As the review of this record on “No Depression” said, this is not a record to play at a children’s birthday party. “Despite the sadness, the listener cannot turn away from the melodic, rhythmic narrative that runs throughout most of the album. The record is like a good book (a long one) that you cannot put down. Best’s guitar work and harmonica masterfully complement his ballads, many of which last for six minutes or more. Strangely, despite of the album’s melancholic message, Best’s voice and guitar work come across as slightly uplifting.”
“Queen Bee”, though, is definitely uplifting. In fact, it brings me to tears most times I hear it and these are not tears of sorrow but of redemption. This is a love song in which he compares himself to the object of his love. She is a beautiful girl but he is a “dime store devil.” She is an architect but he is “building forts out of cardboard and in sand.” She is a rock and roll star but he is “just one fan”. She is “a space age helicopter with pilots who don’t sleep” but he is “a horsefly in a stockyard full of sheep”. There’s a beautiful but strange sounding instrument which I take to be a distorted fiddle and it gets me every time.

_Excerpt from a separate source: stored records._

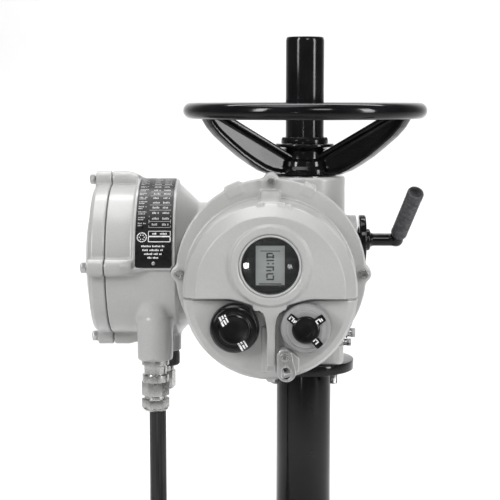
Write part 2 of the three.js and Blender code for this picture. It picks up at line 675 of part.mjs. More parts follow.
function terminalHousing() {
  const body = facingLeft(turned([
    [0, TERMINAL.root],
    [TERMINAL.neck, TERMINAL.root],
    [TERMINAL.neck, TERMINAL.cone],
    [TERMINAL.radius - 2, TERMINAL.body - 1],
    [TERMINAL.radius, TERMINAL.body + 3],
    [TERMINAL.radius, TERMINAL.end],
    [0, TERMINAL.end],
  ], LARGE));
  const lugs = terminalScrews.map(({ y, z }) => {
    return facingLeft(disc(TERMINAL_COVER.lug, TERMINAL_COVER.tail, TERMINAL.end, SMALL)).translate(0, y, z);
  });
  const pad = slab(ringSector(80, PLATE.inner - GAP, -92, 2), PLATE.right - PLATE.border, PLATE.left + 1, 9);
  const outside = join(
    body,
    facingLeft(pad),
    conduitEntry(CABLE_ENTRY),
    conduitEntry(SPARE_ENTRY),
    ...lugs,
  );
  const cavity = facingLeft(turned([
    [0, TERMINAL.root - 1],
    [TERMINAL_WALL.passage, TERMINAL.root - 1],
    [TERMINAL_WALL.passage, TERMINAL.body],
    [TERMINAL_WALL.cavity, TERMINAL.body + 16],
    [TERMINAL_WALL.cavity, TERMINAL.end + 1],
    [0, TERMINAL.end + 1],
  ], LARGE));
  const entries = [CABLE_ENTRY, SPARE_ENTRY].map(({ x, y }) => {
    const low = ENTRY.low - TERMINAL.z;
    return disc(ENTRY.bore, low - 1, -40, MEDIUM).translate(x, y - TERMINAL.y, 0);
  });
  const holes = terminalScrews.map(({ y, z }) => {
    return facingLeft(disc(SCREW.hole, TERMINAL.end - 25, TERMINAL.end + 1, SMALL)).translate(0, y, z);
  });
  return cut(outside, cavity, coverClearance(), ...entries, ...holes);
}

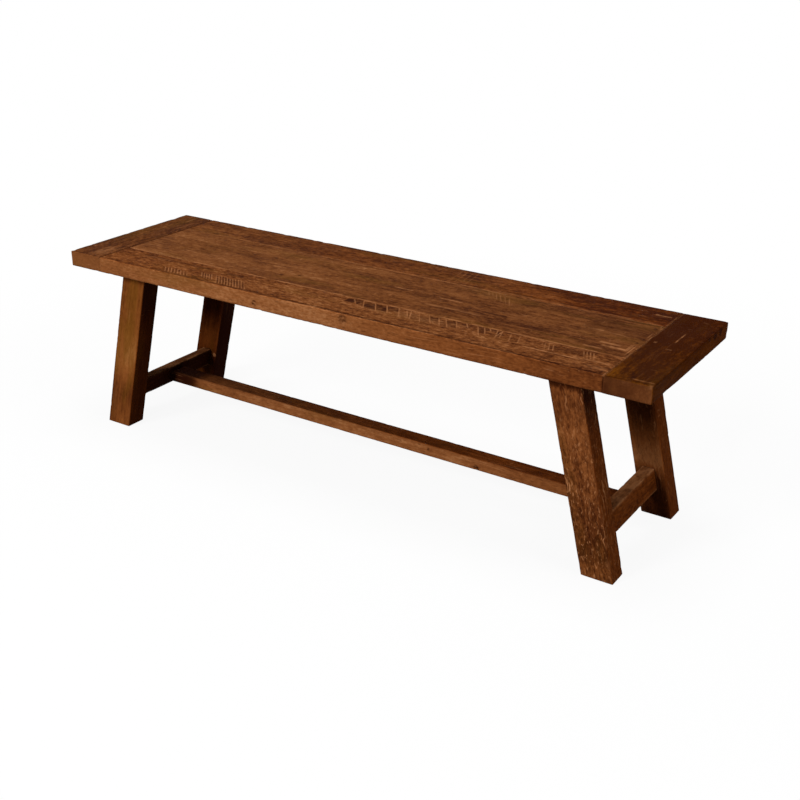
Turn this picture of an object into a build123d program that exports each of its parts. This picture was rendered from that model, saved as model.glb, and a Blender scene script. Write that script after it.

Whatever happens to these musicians? Brent Best is a highly intelligent but, possibly, troubled man who has made some truly original music. How is he? There is no information on his website. No new music for 5 years. Listening to his songs, I have felt a real connection with someone who is telling me things about himself. We all invest so much in our heroes and yet we all live our lives independently. Listening to this record is a deeply emotional experience. Brent Best has given so much of himself in singing these songs. And when it’s all over, what next?